Celebrar la esperanza
Esa esperanza nueva, inspirada en la Palabra de Dios y la enseñanza de la Iglesia, constituye un impulso cierto para todo creyente y hombre de buena voluntad. Es el entusiasmo por ir adelante. Ya la esperanza no se reduce a aguardar pacientemente; es más bien, una actitud de crecimiento, que influye en todos los actos y pensamientos de los seres humanos. Esperanza que no defrauda porque ya tenemos la seguridad de lo que se podrá recibir al final; pero, a la vez, no defrauda pues va llenando la cotidianidad con una fuerza particular. Así se combaten las mediocridades, los cansancios, las desilusiones, los fracasos humanos…
Sin embargo, el ser humano también vive de “esperanzas” concretas en su vida. Muchas de ellas son las aspiraciones necesarias para fortalecer la dignidad humana. Otras manifiestan deseos no del todo buenos o necesarios para el desarrollo del ser humano. Entonces, esas “esperanzas” pueden obnubilar la auténtica esperanza. Es lo que sucede con las ideologías, las propuestas socio-políticas-económicas. Es lo que nos conseguimos cuando los proyectos propios los convertimos en irrenunciables. O, peor aún, cuando se trastoca el sentido de la esperanza verdadera, y se piensa que ésta es “aguardar” nuevos mesianismos, o la resolución de problemas de todo tipo con agentes externos que nunca vendrán.
Celebrar la esperanza en el Adviento nos invita a tomar muy en serio lo que ella es de verdad para nosotros. No podemos olvidar que la hemos recibido como un don en el bautismo. De allí la necesidad de que el este tiempo de preparación para la Navidad, no sólo tomemos conciencia de nuestro compromiso bautismal de vivir en esperanza, sino de fortalecerla con la gracia de Dios. Para ello, contando con los diversos medios que nos presenta la Iglesia y sabiendo leer los signos de los tiempos, en este tiempo tenemos la gran oportunidad de reafirmar que somos gente de esperanza. Con ella, abrimos nuestras mentes y corazones para conmemorar el acontecimiento de la encarnación y natividad del Señor Jesús; y, a la vez, se nos permite afinar nuestra mirada hacia los horizontes del Reino.
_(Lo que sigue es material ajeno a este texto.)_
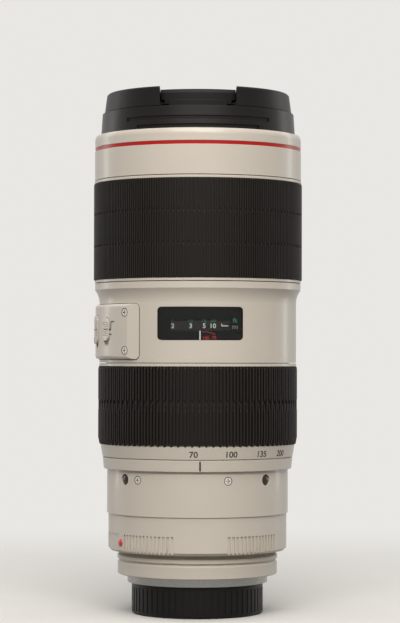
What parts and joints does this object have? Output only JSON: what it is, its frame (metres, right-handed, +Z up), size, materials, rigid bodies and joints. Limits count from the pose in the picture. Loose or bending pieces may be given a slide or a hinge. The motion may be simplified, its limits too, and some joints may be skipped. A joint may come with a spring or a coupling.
{
  "type": "camera zoom lens",
  "caption": "White telephoto zoom lens with zoom and focus rings, distance window, switch panel, iris, stabilizer and both caps.",
  "frame": {"origin": "middle of the rear cap's base, on the optical axis", "axes": "+Z up the optical axis towards the front glass, -Y through the distance window, +X to the right of it"},
  "size_m": [0.0888, 0.0888, 0.2203],
  "materials": {
    "white_paint": "warm white baked paint, satin, slightly grained",
    "black_anodised": "black anodised aluminium, satin",
    "drum_print": "dark grey paint with plain printed numbers",
    "grip_rubber": "black moulded rubber with fine ribs",
    "mount_metal": "chromed brass, turned",
    "screw_steel": "steel screws and springs",
    "key_steel": "ground steel",
    "blade_steel": "thin spring steel with dry black coating",
    "stud_steel": "polished dark steel domes",
    "contact_gold": "gold plated pins",
    "board_green": "glass fibre board with solder mask",
    "block_plastic": "black moulded plastic",
    "cap_plastic": "black moulded plastic, fine grain",
    "switch_plastic": "grey white moulded plastic knobs",
    "red_paint": "red enamel, glossy",
    "window_clear": "clear window pane",
    "lens_glass": "coated optical glass"
  },
  "bodies": {
    "barrel": {"rear_barrel": "white_paint", "mount_ring": "white_paint", "bayonet_mount": "mount_metal", "mount_screws": "screw_steel", "contact_block": "block_plastic", "contact_pins": "contact_gold", "main_barrel": "white_paint", "distance_window": "window_clear", "window_mask": "black_anodised", "front_barrel": "white_paint", "red_ring": "red_paint", "front_rim": "white_paint", "filter_ring": "black_anodised", "switch_panel": "white_paint", "barrel_screws": "screw_steel", "collar_studs": "stud_steel", "guide_tube": "black_anodised", "circuit_board": "board_green", "motor_stator": "key_steel", "front_cell": "black_anodised", "front_element": "lens_glass", "iris_housing": "black_anodised", "stabilizer_housing": "black_anodised", "rear_cell": "black_anodised", "rear_element": "lens_glass"},
    "zoom": {"zoom_ring": "white_paint", "zoom_grip": "grip_rubber", "cam_barrel": "black_anodised", "zoom_keys": "key_steel"},
    "variator": {"variator_cell": "black_anodised", "variator_element": "lens_glass"},
    "compensator": {"compensator_cell": "black_anodised", "compensator_element": "lens_glass"},
    "focus": {"focus_ring": "white_paint", "focus_grip": "grip_rubber"},
    "drum": {"distance_drum": "drum_print"},
    "focus_group": {"focus_cell": "black_anodised", "focus_element": "lens_glass"},
    "rotor": {"motor_rotor": "key_steel"},
    "steady_frame": {"stabilizer_frame": "black_anodised"},
    "steady_cell": {"stabilizer_cell": "black_anodised", "stabilizer_element": "lens_glass"},
    "iris": {"iris_drive_ring": "black_anodised"},
    "blade_1": {"iris_blade_1": "blade_steel"},
    "blade_2": {"iris_blade_2": "blade_steel"},
    "blade_3": {"iris_blade_3": "blade_steel"},
    "blade_4": {"iris_blade_4": "blade_steel"},
    "blade_5": {"iris_blade_5": "blade_steel"},
    "blade_6": {"iris_blade_6": "blade_steel"},
    "blade_7": {"iris_blade_7": "blade_steel"},
    "blade_8": {"iris_blade_8": "blade_steel"},
    "slider_1": {"switch_1": "switch_plastic"},
    "slider_2": {"switch_2": "switch_plastic"},
    "slider_3": {"switch_3": "switch_plastic"},
    "slider_4": {"switch_4": "switch_plastic"},
    "front_cover": {"front_cap": "cap_plastic", "tab_springs": "screw_steel"},
    "front_tab": {"pinch_tab_front": "cap_plastic"},
    "rear_tab": {"pinch_tab_rear": "cap_plastic"},
    "rear_cover": {"rear_cap": "cap_plastic"}
  },
  "joints": [
    {"name": "zoom_turn", "type": "hinge", "parent": "barrel", "child": "zoom", "pos_m": [0, 0, 0.09], "axis": [0, 0, 1], "range_deg": [-58, 0]},
    {"name": "variator_slide", "type": "slide", "parent": "barrel", "child": "variator", "axis": [0, 0, 1], "range_m": [-0.0281, 0.0001]},
    {"name": "compensator_slide", "type": "slide", "parent": "barrel", "child": "compensator", "axis": [0, 0, 1], "range_m": [-0.0001, 0.0121]},
    {"name": "focus_turn", "type": "hinge", "parent": "barrel", "child": "focus", "pos_m": [0, 0, 0.16], "axis": [0, 0, 1], "range_deg": [-24.8, 79.8]},
    {"name": "drum_turn", "type": "hinge", "parent": "barrel", "child": "drum", "pos_m": [0, 0, 0.14], "axis": [0, 0, 1], "range_deg": [-12.5, 40]},
    {"name": "focus_slide", "type": "slide", "parent": "barrel", "child": "focus_group", "axis": [0, 0, 1], "range_m": [-0.002, 0.0062]},
    {"name": "motor_spin", "type": "hinge", "parent": "barrel", "child": "rotor", "pos_m": [0, 0, 0.151], "axis": [0, 0, 1], "continuous": true},
    {"name": "stabilizer_x", "type": "slide", "parent": "barrel", "child": "steady_frame", "axis": [1, 0, 0], "range_m": [-0.0008, 0.0008]},
    {"name": "stabilizer_y", "type": "slide", "parent": "steady_frame", "child": "steady_cell", "axis": [0, 1, 0], "range_m": [-0.0008, 0.0008]},
    {"name": "iris_turn", "type": "hinge", "parent": "barrel", "child": "iris", "pos_m": [0, 0, 0.06], "axis": [0, 0, 1], "range_deg": [0, 3.75]},
    {"name": "blade_1_swing", "type": "hinge", "parent": "barrel", "child": "blade_1", "pos_m": [0, -0.027, 0.058], "axis": [0, 0, 1], "range_deg": [0, 36.1]},
    {"name": "blade_2_swing", "type": "hinge", "parent": "barrel", "child": "blade_2", "pos_m": [0.01909, -0.01909, 0.058], "axis": [0, 0, 1], "range_deg": [0, 36.1]},
    {"name": "blade_3_swing", "type": "hinge", "parent": "barrel", "child": "blade_3", "pos_m": [0.027, 0, 0.058], "axis": [0, 0, 1], "range_deg": [0, 36.1]},
    {"name": "blade_4_swing", "type": "hinge", "parent": "barrel", "child": "blade_4", "pos_m": [0.01909, 0.01909, 0.058], "axis": [0, 0, 1], "range_deg": [0, 36.1]},
    {"name": "blade_5_swing", "type": "hinge", "parent": "barrel", "child": "blade_5", "pos_m": [0, 0.027, 0.058], "axis": [0, 0, 1], "range_deg": [0, 36.1]},
    {"name": "blade_6_swing", "type": "hinge", "parent": "barrel", "child": "blade_6", "pos_m": [-0.01909, 0.01909, 0.058], "axis": [0, 0, 1], "range_deg": [0, 36.1]},
    {"name": "blade_7_swing", "type": "hinge", "parent": "barrel", "child": "blade_7", "pos_m": [-0.027, 0, 0.058], "axis": [0, 0, 1], "range_deg": [0, 36.1]},
    {"name": "blade_8_swing", "type": "hinge", "parent": "barrel", "child": "blade_8", "pos_m": [-0.01909, -0.01909, 0.058], "axis": [0, 0, 1], "range_deg": [0, 36.1]},
    {"name": "switch_1_slide", "type": "slide", "parent": "barrel", "child": "slider_1", "axis": [0, 0, 1], "range_m": [-0.0019, 0]},
    {"name": "switch_2_slide", "type": "slide", "parent": "barrel", "child": "slider_2", "axis": [0, 0, 1], "range_m": [-0.0019, 0]},
    {"name": "switch_3_slide", "type": "slide", "parent": "barrel", "child": "slider_3", "axis": [0, 0, 1], "range_m": [-0.0019, 0]},
    {"name": "switch_4_slide", "type": "slide", "parent": "barrel", "child": "slider_4", "axis": [0, 0, 1], "range_m": [-0.0019, 0]},
    {"name": "front_cap_lift", "type": "slide", "parent": "barrel", "child": "front_cover", "axis": [0, 0, 1], "range_m": [0, 0.03]},
    {"name": "front_tab_press", "type": "slide", "parent": "front_cover", "child": "front_tab", "axis": [0, 1, 0], "range_m": [0, 0.002], "stiffness_N_per_m": 800, "deforming": ["tab_springs"]},
    {"name": "rear_tab_press", "type": "slide", "parent": "front_cover", "child": "rear_tab", "axis": [0, -1, 0], "range_m": [0, 0.002], "stiffness_N_per_m": 800, "deforming": ["tab_springs"]},
    {"name": "rear_cap_turn", "type": "hinge", "parent": "barrel", "child": "rear_cover", "pos_m": [0, 0, 0.006], "axis": [0, 0, 1], "range_deg": [0, 60]}
  ],
  "couplings": [
    {"joint": "variator_slide", "follows": "zoom_turn", "m_per_rad": 0.02766},
    {"joint": "compensator_slide", "follows": "zoom_turn", "m_per_rad": -0.011854},
    {"joint": "drum_turn", "follows": "focus_turn", "ratio": 0.5},
    {"joint": "focus_slide", "follows": "focus_turn", "m_per_rad": 0.0043821},
    {"joint": "blade_1_swing", "follows": "iris_turn", "ratio": 9.6},
    {"joint": "blade_2_swing", "follows": "iris_turn", "ratio": 9.6},
    {"joint": "blade_3_swing", "follows": "iris_turn", "ratio": 9.6},
    {"joint": "blade_4_swing", "follows": "iris_turn", "ratio": 9.6},
    {"joint": "blade_5_swing", "follows": "iris_turn", "ratio": 9.6},
    {"joint": "blade_6_swing", "follows": "iris_turn", "ratio": 9.6},
    {"joint": "blade_7_swing", "follows": "iris_turn", "ratio": 9.6},
    {"joint": "blade_8_swing", "follows": "iris_turn", "ratio": 9.6}
  ]
}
No resulta fácil celebrar la esperanza cuando vivimos momentos duros y críticos en todos los sentidos. Una de las cosas que agrava la crisis que vivimos es la caída de las “esperanzas”: mucha gente –la mayoría- se siente indefensa y traicionada en sus “esperanzas” y hay quienes llegan a convertirlas en propuestas de “conformismo y resignación”. Esto conduce a actitudes de desolación y desesperanza nada fácil de resolver, porque se han caído los sustentos de esas “esperanzas”.
Ante esto, la Iglesia –con sus pastores y evangelizadores- no puede quedar al margen ni presentar propuestas alienantes. Debe acudir a lo esencial. La causa de nuestra esperanza está en el mismo señor que cumplió las promesas que alentaron la esperanza en el Antiguo Testamento. Y, ahora viendo al futuro del Reino, esa misma esperanza –recibida como don en el Bautismo- nos ha de permitir darle a todos nuestros actos y pensamientos un dinamismo novedoso: el de la nueva creación. Con la esperanza se fortalece la caridad, la cual se hace real en la solidaridad, en la reconciliación, en la fraternidad.
En verdad, el tiempo del adviento no puede reducirse a la preparación de una fiesta ruidosa con ocasión de la Navidad. No puede quedarse sólo en adornos que se colocan o en el encendido de los cirios de una corona… Hay que ir más allá. Con la predicación, con la oración, con las actividades evangelizadoras, con la preparación espiritual para la Navidad, entonces el Adviento será el momento para ayudar a centrar nuestra vida en el misterio de Cristo. Esto nos tiene que llevar a recordar que hemos de actuar en su nombre… y, entonces, a hacer presente la fuerza de su Reino de paz, justicia y salvación. Así es como el adviento se convierte en la celebración de la esperanza.
+Mario Moronta R., Obispo de San Cristóbal.